Dylan Deman
As of submitting this proposal I am expected to graduate from East Texas A&M University on December 13th, 2025 with a Bachelors in History with a minor in Psychology. During my time attending East Texas A&M University, I also worked as a substitute teacher for Royse City Independent School District.
Independent Scholar
Session
How do global connections persist when borders harden, through war, empire, and coercive social orders? This panel explores being global after globalization by examining three kinds of circulation that thrive under constraint: information, gendered labor, and cultural narrative. Emma Allen analyzes Operation Mincemeat (1943) to show how wartime intelligence moved through indirect channels - neutral Spain, bureaucratic documents, and carefully staged credibility - demonstrating the strategic power and moral ambiguity of misinformation. Sarah Bryant Genung argues that patriarchy is a historically constructed system sustained through coercion and control of women’s labor, comparing the formalization of gender hierarchy during Romanization in Western Europe with the World War II Japanese comfort women system as state-organized exploitation.
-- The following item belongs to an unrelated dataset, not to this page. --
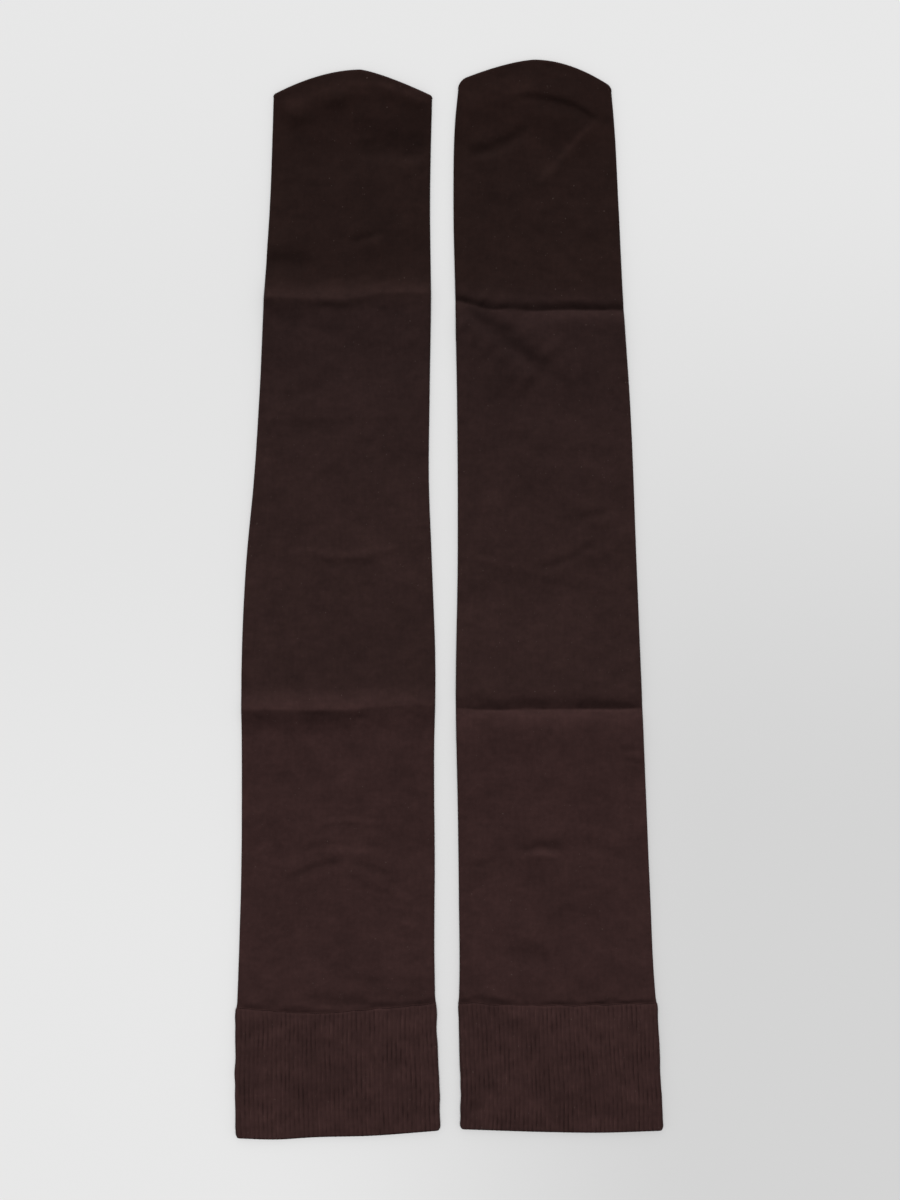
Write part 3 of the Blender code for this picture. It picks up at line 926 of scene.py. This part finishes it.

Daniel Mayfield traces the Japanese biwa as a portable medium of storytelling and memory, charting its post–World War II decline and its modern revival through adaptation and cross-genre exchange. Dylan Deman's paper on Japanese survivor testimony grounds the panel in the lived experience of wartime devastation and its difficult survival, showing how ordinary Japanese people narrated the experience of destruction and loss. Together, these papers reveal a shared dynamic: when borders close, networks do not disappear; they reroute through shadow systems, coerced dependencies, and resilient cultural forms that sustain connection across time and space.